Among the most important cases in the study of security and policymaking in IR and foreign policy analysis are such well-worn topics as the outbreak of the First World War, the negotiations at the Conference of Versailles, and the Cuban Missile Crisis. Recent scholarship has upended many of the conventional understandings of these events, with the rather salutary effect that scholars know more but “know” less about these traditional cases than they used to. In general, the more political scientists and IR types have adopted historical methodologies, the less they have found themselves trying to prove that a given theory was right. Instead, engaging in conversations with evidence, scholars have found that the evidence should inform the theory, even as the theory tells them where to look for evidence.

Yet with all the progress that has come in recent scholarship, there yet remains a sense that there is a canonical set of cases that not just students but scholars should respect. The trouble does not come from the investiture of a canon; without a shared vocabulary, how could we ever converse? Instead, it comes from the fact that these are canons of cases, and our understanding of cases remains mired in the idea that a case has an outcome and an initiation.

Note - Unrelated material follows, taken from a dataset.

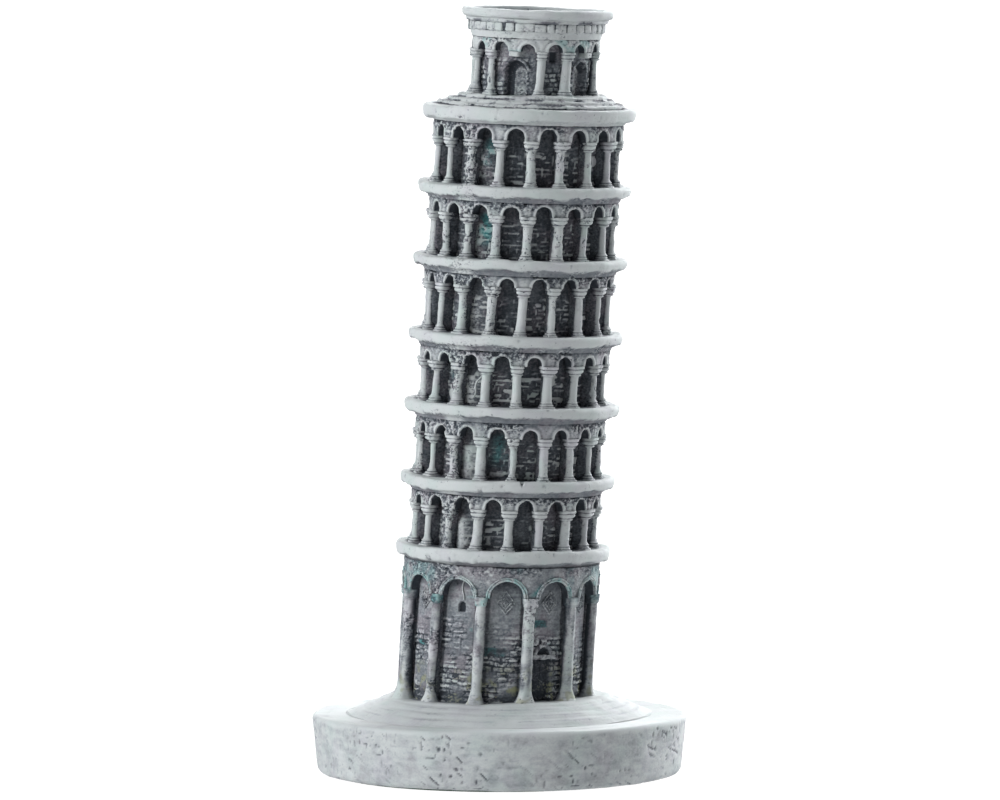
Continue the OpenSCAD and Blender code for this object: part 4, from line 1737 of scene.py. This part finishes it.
@dataclass(frozen=True)
class Belfry(Storey):
    """The narrower top storey, with its steps, doorways, dentils and crown."""

    wall_paint: Paint
    column_paint: Paint
    arch_paint: Paint
    ledge_paint: Paint
    crown_paint: Paint
    bays: int = 14
    column_bearing: float = 250.0
    column_ring: float = 11.95
    doors: tuple[int, ...] = (0, 3, 7, 10)
    door_arch: float = 2.3
    door_height: float = 7.0
    door_depth: float = 1.8
    leaf_turn: float = 3.8
    leaf_arch: float = 1.5
    window_sill: float = 6.8
    window_width: float = 1.4
    window_height: float = 2.0
    steps: tuple[float, ...] = (19.0, 17.1, 15.2)
    dentils: int = 40
    crown_proud: float = 0.12

    def build(self) -> None:
        """Builds every piece of the storey."""
        self.step_rings()
        self.wall()
        self.columns()
        self.corbels()
        self.arcade()
        self.archivolts()
        self.frieze()
        self.dentil_blocks()
        self.crown()
        self.roof()

    def bearing(self, place: float) -> float:
        """Bearing of a column's place."""
        return self.column_bearing + place * 360 / self.bays

    def step_rings(self) -> None:
        """Three worn steps up to the belfry's floor."""
        drum = self.lean.drum("belfry_steps")
        rise = (drum.high - drum.low) / len(self.steps)
        corners = [(0.5, drum.low, 1), (self.steps[0] - 0.1, drum.low, 4)]
        for n, edge in enumerate(self.steps):
            foot = drum.low + n * rise
            corners.append((edge, foot + 0.15, 0.18))
            corners.append((edge - 0.1, foot + rise - 0.25, 0.18))
            corners.append((edge - 0.4, foot + rise - 0.02, 0.18))
            if n + 1 < len(self.steps):
                corners.append((self.steps[n + 1] + 0.2, foot + rise + 0.04, 0.22))
        r, z = outline(*corners, (10.0, drum.high, 0.3), (0.5, drum.high, 3))
        skin = Skin.of(turned(r, z, even_bearings(drum.radius, 0.22)), 0.85)
        shown = ease(9, 10.5, r)[:, None]
        waves = 0.22 * GRAIN.smooth(skin.points, (4, 4, 20)) + 0.12 * GRAIN.rough(skin.points + 6, 1.6, 2)
        skin.push((waves - 0.05) * shown, 1.6)
        creases = sum(hump(drum.low + (n + 0.1) * rise, 0.17, skin.points[..., 2]) for n in range(3))
        broken = ease(-0.4, 0.3, GRAIN.smooth(skin.points + 71, 2.0))
        skin.paint = skin.paint - 0.75 * creases * broken + 0.14 * GRAIN.rough(skin.points, 2.0, 3)
        MOULD.weather(skin, (0.15 + 0.4 * broken) * shown)
        self.cast("belfry_step_rings", self.ledge_paint, "belfry_steps", skin)

    def wall(self) -> None:
        """The belfry's wall, with arched doorways and small windows sunk in it."""
        drum = self.lean.drum("belfry_wall")
        spring = drum.low + self.door_height - self.door_arch
        sill = drum.low + self.window_sill
        head, low, arch = sill + self.window_height, drum.low - 1, self.door_arch
        doorway = Recess(0, 2 * arch, low, spring, arch, self.door_depth, 1.0)
        recesses = [replace(doorway, bearing=self.bearing(n)) for n in self.doors]
        for n in range(self.bays):
            if n not in self.doors and (n + 1) % self.bays not in self.doors:
                recesses.append(Recess(self.bearing(n + 0.5), self.window_width, sill, head, 0, 0.9, 1.0))
        wall = RoundWall(drum, step=0.18)
        skin = wall.skin()
        points = skin.points
        stones = Stones(course=0.95, stone=1.5, grain=Grain(77)).proud(points, drum.radius)
        share = (points[..., 2] - drum.low) / (drum.high - drum.low)
        patchy = ease(-0.6, 0.2, GRAIN.smooth(points + 44, 2.6)) * ease(0.55, 0.4, share)
        rough = GRAIN.rough(points + 3, 1.6, 3)
        paint = 0.36 + 0.55 * (stones - 0.5) * (0.15 + 0.85 * patchy) + 0.3 * rough
        relief = (0.26 * (stones - 0.6) + 0.12 * rough) * patchy
        wall.dress(skin, relief, paint, 0.2 + 0.4 * patchy, tuple(recesses))
        # Each doorway is painted dark as painted shade; a lighter door leaf is painted inside it, shifted
        # to one side, so the painted shade stays on the other reveal.
        for n in self.doors:
            turned_in = self.bearing(n) + self.leaf_turn
            inner = Recess(turned_in, 2 * self.leaf_arch, low, spring - 0.5, self.leaf_arch, 0)
            leaf = inner.inside(points, drum.radius)
            skin.paint = skin.paint + leaf * (0.56 + 0.30 * GRAIN.rough(points + 19, 1.4, 3))
        self.cast("belfry_masonry", self.wall_paint, "belfry_wall", skin)

    def columns(self) -> None:
        """The belfry's columns."""
        drum = self.lean.drum("belfry_columns")
        form = ColumnForm(
            low=drum.low - 0.15,
            high=drum.high + 0.1,
            ring=self.column_ring,
            shaft=0.98,
            base=1.3,
            capital=1.2,
            capital_h=1.45,
            slimmed=0.25,
        )
        dice = np.random.default_rng(8)
        skins = [form.skin(self.bearing(n), dice) for n in range(self.bays) if n not in self.doors]
        self.cast("belfry_column_ring", self.column_paint, "belfry_columns", *skins)

    def corbels(self) -> None:
        """Short capitals over the doorways."""
        drum = self.lean.drum("belfry_corbels")
        ring, middle = self.column_ring, drum.high - 0.5
        skins = [block(self.bearing(n), ring, middle, 1.0, 1.15, 0.6) for n in self.doors]
        self.cast("belfry_corbel_blocks", self.column_paint, "belfry_corbels", *skins)

    def arcade(self) -> None:
        """The belfry's ring of arches."""
        drum = self.lean.drum("belfry_arcade")
        ring = ArchRing(
            drum=replace(drum, inner=drum.inner - 0.3),
            bays=self.bays,
            column_bearing=self.column_bearing,
            arch=1.5,
            stilt=0.05,
            top_wash_and_shade=0.1,
            crumb=0.5,
            paint=0.84,
            seed=60,
        )
        skin = ring.skin()
        skin.teal = 0.5 * ease(0.25, 0.7, GRAIN.smooth(skin.points + 18, 3.0))
        self.cast("belfry_arch_ring", self.arch_paint, "belfry_arcade", skin)

    def archivolts(self) -> None:
        """The band over each doorway."""
        wall = self.lean.drum("belfry_wall")
        spring = wall.low + self.door_height - self.door_arch
        skins = []
        for n in self.doors:
            skin = arch_band(self.bearing(n), spring, self.door_arch + 0.3, wall.radius, 0.30, 0.18)
            skin.paint = skin.paint - 0.34
            skins.append(skin)
        self.cast("belfry_archivolt_bands", self.arch_paint, "belfry_archivolts", *skins)

    def frieze(self) -> None:
        """The flaring band under the crown."""
        drum = self.lean.drum("belfry_frieze")
        low, high, outer, inner = drum.low, drum.high, drum.radius, drum.inner
        r, z = outline(
            (inner, low, 1),
            (outer - 1.45, low, 0.25),
            (outer - 1.35, low + 0.5, 0.2),
            (outer - 1.15, low + 1.2, 0.2),
            (outer - 0.95, low + 1.45, 0.2),
            (outer - 1.05, low + 1.6, 0.2),
            (outer - 0.75, low + 3.05, 0.2),
            (outer - 0.15, low + 3.3, 0.2),
            (outer - 0.05, high, 0.2),
            (inner, high, 0.6),
            (inner, low, 0.6),
        )
        skin = Skin.of(turned(r[:-1], z[:-1], even_bearings(outer, 0.2)), 0.8, ring=True)
        points = skin.points
        shown = ease(inner + 0.3, inner + 1, r[:-1])[:, None]
        height = points[..., 2] - low
        # Just under the crown's overhang the band is painted dark: painted shade under the crown.
        under_crown = hump(3.35, 0.3, height) * ease(-0.5, 0.2, GRAIN.smooth(points + 31, 2.5))
        crease = hump(1.5, 0.14, height) * ease(-0.1, 0.4, GRAIN.smooth(points + 61, 3.0))
        worn = 0.12 * GRAIN.rough(points, 2.0, 3)
        # Behind the dentil blocks the band is painted dark: painted shade in the gaps between the blocks.
        between = ease(1.35, 1.6, height) * ease(3.2, 3.0, height)
        skin.paint = 0.84 - 0.6 * under_crown - 0.45 * crease + worn - 0.72 * between
        MOULD.weather(skin, 0.35 * shown * ease(-0.2, 0.4, GRAIN.smooth(points + 3, 3.0)))
        self.cast("belfry_frieze_band", self.crown_paint, "belfry_frieze", skin)

    def dentil_blocks(self) -> None:
        """The blocks under the crown, run together here and there."""
        drum = self.lean.drum("belfry_dentils")
        dice = np.random.default_rng(9)
        tall = (drum.high - drum.low) / 2
        half_pitch = math.pi * drum.radius / self.dentils
        skins = []
        for n in range(self.dentils):
            bearing = (n + 0.3 + dice.normal(0, 0.06)) * 360 / self.dentils
            wide = half_pitch * dice.choice([0.66, 0.78, 0.86, 0.92, 1.02, 1.08])
            ring = drum.radius - 0.5 + dice.normal(0, 0.06)
            middle = drum.middle + dice.normal(0, 0.08)
            skin = block(bearing, ring, middle, 0.4, wide, tall * dice.uniform(1.1, 1.3))
            skin.paint = skin.paint - 0.04 + dice.normal(0, 0.06)
            skins.append(skin)
        self.cast("belfry_dentil_blocks", self.crown_paint, "belfry_dentils", *skins)

    def crown(self) -> None:
        """The rim round the top."""
        drum = self.lean.drum("belfry_crown")
        low, high, outer, inner = drum.low, drum.high, drum.radius + self.crown_proud, drum.inner
        r, z = outline(
            (inner, low, 1),
            (outer - 0.9, low, 0.4),
            (outer - 0.3, low + 0.3, 0.18),
            (outer - 0.05, low + 0.7, 0.18),
            (outer, high - 0.55, 0.18),
            (outer - 0.12, high - 0.2, 0.18),
            (outer - 0.4, high - 0.02, 0.18),
            (inner + 0.3, high, 0.2),
            (inner, high - 0.25, 0.2),
            (inner, low, 0.3),
        )
        skin = Skin.of(turned(r[:-1], z[:-1], even_bearings(outer, 0.2)), 0.9, ring=True)
        rim = skin.points * np.array([1, 1, 0])
        waves = 0.12 * GRAIN.smooth(rim, 5) + 0.07 * GRAIN.smooth(rim + 7, 2)
        chips = GRAIN.spots(skin.points + 90, (1.6, 1.6, 0.8), 0.08)
        skin.push(waves - 0.18 * chips, 0.8)
        skin.paint = skin.paint - 0.04 - 0.16 * chips + 0.10 * GRAIN.rough(skin.points, 2.5, 3)
        MOULD.weather(skin, 0.08, 0.7)
        self.cast("belfry_crown_rim", self.crown_paint, "belfry_crown", skin)

    def roof(self) -> None:
        """The sunken roof inside the crown."""
        drum = self.lean.drum("belfry_roof")
        r, z = outline(
            (0.3, drum.low, 1),
            (drum.radius, drum.low, 3),
            (drum.radius, drum.high, 0.3),
            (0.3, drum.high, 0.25),
        )
        skin = Skin.of(turned(r, z, even_bearings(drum.radius, 0.3)), 0.7)
        top = ease(drum.high - 0.2, drum.high - 0.05, z)[:, None]
        ridges = 0.06 * np.sin(r[:, None] * 3.2 + 2 * GRAIN.smooth(skin.points, 4))
        edge = ease(drum.radius - 2.2, drum.radius - 0.3, r)[:, None]
        skin.paint = 0.80 - 0.25 * edge + 0.14 * GRAIN.rough(skin.points, 2.4, 3)
        skin.push((ridges - 0.08 + MOULD.relief(skin.points, 0.2)) * top, 2.0)
        self.cast("belfry_roof_disc", self.crown_paint, "belfry_roof", skin)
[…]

If instead we decided to treat cases as investigations of histories–as artificial schemata imposed upon a complex, chaotic bundle–then we would recognize immediately the dangers, and the absurdities, of finding — indeed, requiring — an “end of history”.

In his The Fourteenth Day: JFK and the Aftermath of the Cuban Missile Crisis (2012, Norton), David Coleman does an excellent job of exploding just such an absurdity forced upon us by generations of scholarship, hagiography, and propaganda.

Few anymore buy the mid-1960s line that the Cuban Missile Crisis was a “test” the Kennedy Administration “passed”. Our understanding of the October crisis has grown much more nuanced thanks to the opening of Soviet records, a famous Cuban-American-Soviet conference, and, most important, the passage of time that has allowed the issue to be seen outside of the narrow us-versus-them frame the Cold War subtly imposed on everyone.

The textbook version of the Cuban Missile Crisis concludes–literally–with the Soviet pledge to remove the missiles after a tense standoff and (since the 1990s) the secret American pledge to remove US missiles from Turkey. (For one such textbook account, which I have used in class and may use again, see p. 122 of David Patrick Houghton’s The Decision Point.) Here we have a classic “outcome” of a case–a dependent variable that allows us to code a crisis as concluded with a victor and a loser and with a date on which the crisis “ended.”

Coleman’s signal contribution is to show that the case never really ended, nor was there ever an outcome that defined the entire crisis. Khrushchev had pledged to remove offensive weapons–but did that include aging bombers as well as the new MRBMs? Would Soviet troops be allowed to remain? How could verification protocols be agreed? Who was really in charge of anti-aircraft missile sites? Would the Soviets and Cubans collude to bluff their way through a sham dearmament phase but then suddenly reveal they had never removed the weapons at all? These questions had to be addressed–either resolved or consciously ignored–after the crisis had “ended”. And, as is so often the case, the participants on all sides of this trilateral arrangement often only found their negotiating positions once they were in the thick of the talks.

Coleman uses a variety of sources–principally Kennedy’s then-secret, now well-known tapes–to investigate how the White House handled these issues. (He also delves into some significant digressions in the course of this relatively slim book.) Not only does he show that the “tidy” resolution of the crisis was anything but, he productively relates the post-crisis resolution to the sudden disappearance of Berlin as an issue (Berlin was a hostage to the Soviets, but Cuba now became a hostage to the Americans, defusing both). Political scientists should make much more systematic use of the various administrations’ taped conversations, not least because they show presidential horse-trading and issue-exploring in the most unvarnished terms we will ever again have access to.

Yet Coleman’s impressive work is not only limited to such sexy sources. He has also done the hard work of cross referencing what people said and what they did–as well as what they knew and, moreover, what they could(n’t) have known–to show how public statements exactly misled or how US policymakers’ information was dangerously incomplete. This is less glamorous than hearing JFK say provocative or revealing things, but it is equally valuable in helping to make sense of messy histories in which every participant is acting strategically on the basis of incomplete information.

The downside of this intense engagement with the messiness of facts is that the book itself hangs together less well than one might hope. Since all of this is an epilogue to a well-known story, Coleman must try to bring along those who don’t know every facet of the burgeoning sub-literature on the crisis as well as those who do. At the same time, because this is history and not a “case”, there are a plenitude of potential outcomes and themes to pursue, from the political ramifications of the crisis to the crisis’s effect on Kennedy’s view of international relations to the very real questions about the proper relationship of democracy and truth in a time of crisis. I wouldn’t say the book is muddled, but its short chapters and quasi-thematic, quasi-chronological organization did leave me adrift at points.